После этого, Брюгье сделал второй рейд по русской литературе: он сказал, что Кравченко, это — Хлестаков. Пространно и скучно рассказал суду о Гоголе, о «Ревизоре», о 35 000 курьеров и даже о «Юрии Милославском», но улыбки ни у кого не вызвал.
После явного желания «насмешить» суд, он решил попробовать его растрогать: последовал рассказ о «бедной матери» Кравченко, которую он бросил на произвол судьбы и которая томится в разлуке с ним…
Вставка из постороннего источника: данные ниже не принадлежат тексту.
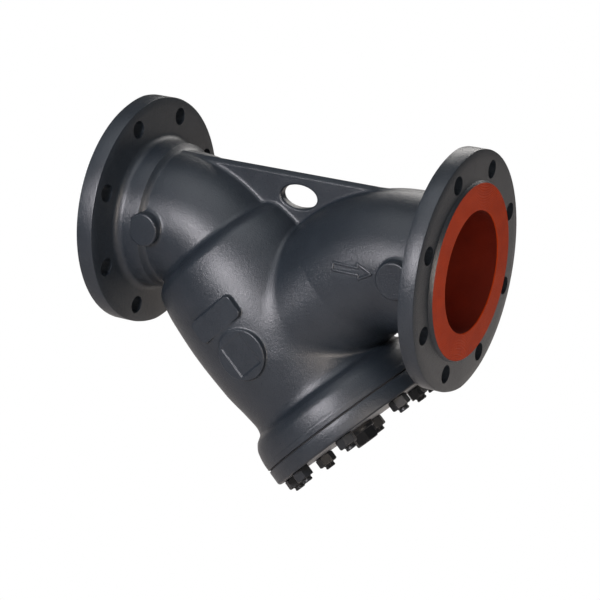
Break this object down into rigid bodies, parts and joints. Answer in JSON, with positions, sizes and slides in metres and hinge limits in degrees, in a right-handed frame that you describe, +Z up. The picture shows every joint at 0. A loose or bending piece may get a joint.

— Смотрите на него, — сказал Брюгье (хотя смотреть было не на кого, так как Кравченко на заседании отсутствовал), — он совершенно один! Он одинок во всем мире, никого нет рядом с ним! Несмотря на антисоветскую клику, которая ему сочувствует, он не имеет никого… Против него — генерал Руденко и другие свидетели, и весь СССР, который поражает нас силой, молодостью, здоровьем и искренностью! Там не формальная свобода, которую, якобы, выбрал Кравченко, там реальная свобода!
Затем, сделав небольшую паузу и слегка возвысив голос, Брюгье прочувствованно прочел длинную цитату из Сталина.
Публика, слегка зашумев, выслушала, однако, все до конца.
Председатель в ее сторону сделал успокоительный жест рукой, и Брюгье закончил поток своего красноречия к общему удовольствию.